Le Bénin n’a pas encore établi la liste des objets qu’il souhaite récupérer
«Nous n’avons pas de pétrole, nous n’avons pas d’or, mais nous avons ces trésors qui ne sont pas capitalisés ici. Par rapport à la mémoire du continent, à la mémoire du pays, c’est capital», confie à l’AFP Orden Alladatin, député béninois, signataire de la lettre.
Après une annonce fracassante en juillet 2016, le Bénin a fait une demande officielle en septembre au Quai d’Orsay. Mi-mars, les ministres des Affaires étrangères et de la Culture se sont rendus à Paris et une prochaine délégation devrait leur emboîter le pas.
Dans sa lettre ouverte, le CRAN demande au président Hollande de profiter de ses dernières semaines à la tête du pays, pour accomplir «un geste pour l’Histoire, un geste pour l’avenir, un geste pour l’amitié entre les peuples». Sauf que le Bénin n’a pas encore établi la liste des objets qu’il souhaite récupérer. Et surtout, le point d’achoppement majeur reste la pure légalité de l’acte.
Lors du conseil des ministres du 8 mars dernier, le gouvernement béninois a affirmé pouvoir s’appuyer sur «la vision de l’UNESCO pour le transfert des biens culturels à leurs pays d’origine ou pour leur restitution en cas d’appropriation illégale.» Or, la convention de l’UNESCO de 1970, dont la France et le Bénin sont tous deux signataires, n’est pas rétroactive: elle ne s’applique que pour les transferts d’objets après 1970.
Inaliénabilité des collections publiques
C’est ce que fait valoir un représentant du Quai d’Orsay, répondant par «les principes juridiques d’inaliénabilité et d’imprescriptibilité (…) des collections publiques», dans un mail adressé à l’AFP.
«Dès lors que les œuvres sont dans les collections muséales depuis plus d’un siècle parfois, elles sont inaliénables», explique maître Yves-Bernard Debie, avocat spécialisé en droit du commerce de l’Art.

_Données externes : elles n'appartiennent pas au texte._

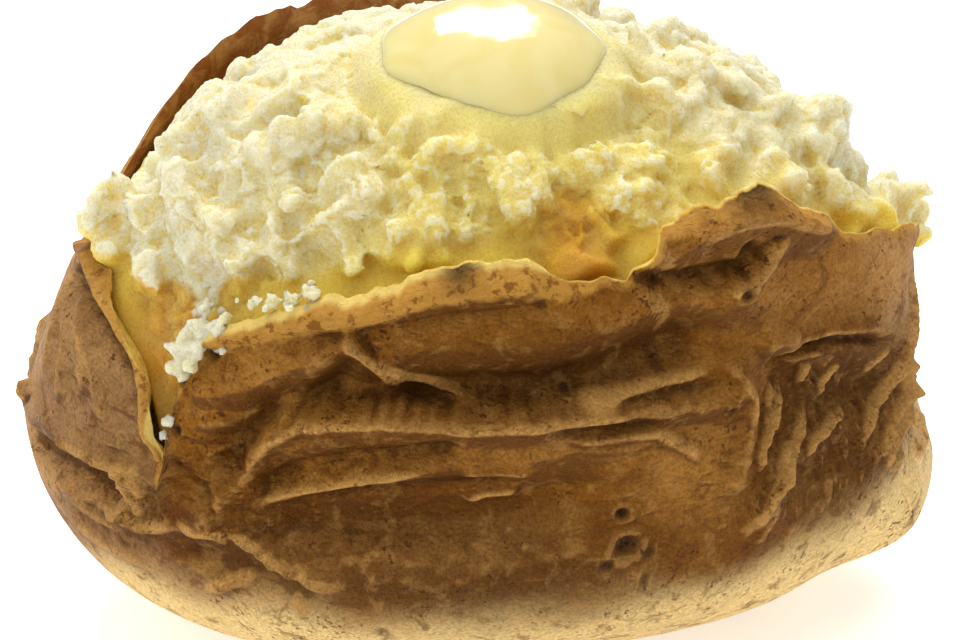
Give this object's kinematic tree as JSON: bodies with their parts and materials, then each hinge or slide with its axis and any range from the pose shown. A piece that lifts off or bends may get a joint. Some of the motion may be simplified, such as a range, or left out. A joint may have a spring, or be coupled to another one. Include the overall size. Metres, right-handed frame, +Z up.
{
  "type": "baked potato",
  "caption": "Whole baked potato slit open on top and squeezed so its fluffy flesh swells out of the wrinkled skin, with a pat of butter melting on it.",
  "frame": {"origin": "middle of the potato's box, on the surface it rests on", "axes": "+Z up, +X along the potato towards the rounded end, -Y towards the side with the tallest flap of skin"},
  "size_m": [0.121, 0.0868, 0.0884],
  "materials": {
    "jacket": "dry wrinkled brown baked skin, matte",
    "flesh": "moist, crumbly, pale yellow-white flesh",
    "butter": "soft and wet, half melted"
  },
  "bodies": {
    "root": {"jacket": "jacket", "flesh": "flesh", "butter": "butter"}
  },
  "joints": []
}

«L’autre problème juridique qui est soulevé ici, c’est l’origine même des objets. Le Royaume de Dahomey s’étendait sur ce qui est à la fois le Bénin et le Nigeria aujourd’hui. Est-ce que le Bénin est fondé à faire cette demande?», interroge l’avocat. «À titre personnel, je comprends (…). C’est une question douloureuse et sensible en Afrique. Mais légalement, il n’y a rien», tranche Maître Debie.
Le seul recours pour le Bénin est donc la voie diplomatique: la même voie que tente de faire valoir son voisin nigérian pour la restitution de bronzes dérobés par les colons britanniques à la même période. «Les négociations sont en cours et n’ont jamais été rompues», explique-t-on à la délégation béninoise de l’UNESCO. «Ce sera peut-être un peu long, car les modalités sont difficiles», conclut M. Zevounou. «Mais en diplomatie, on finit toujours par trouver un terrain d’entente.»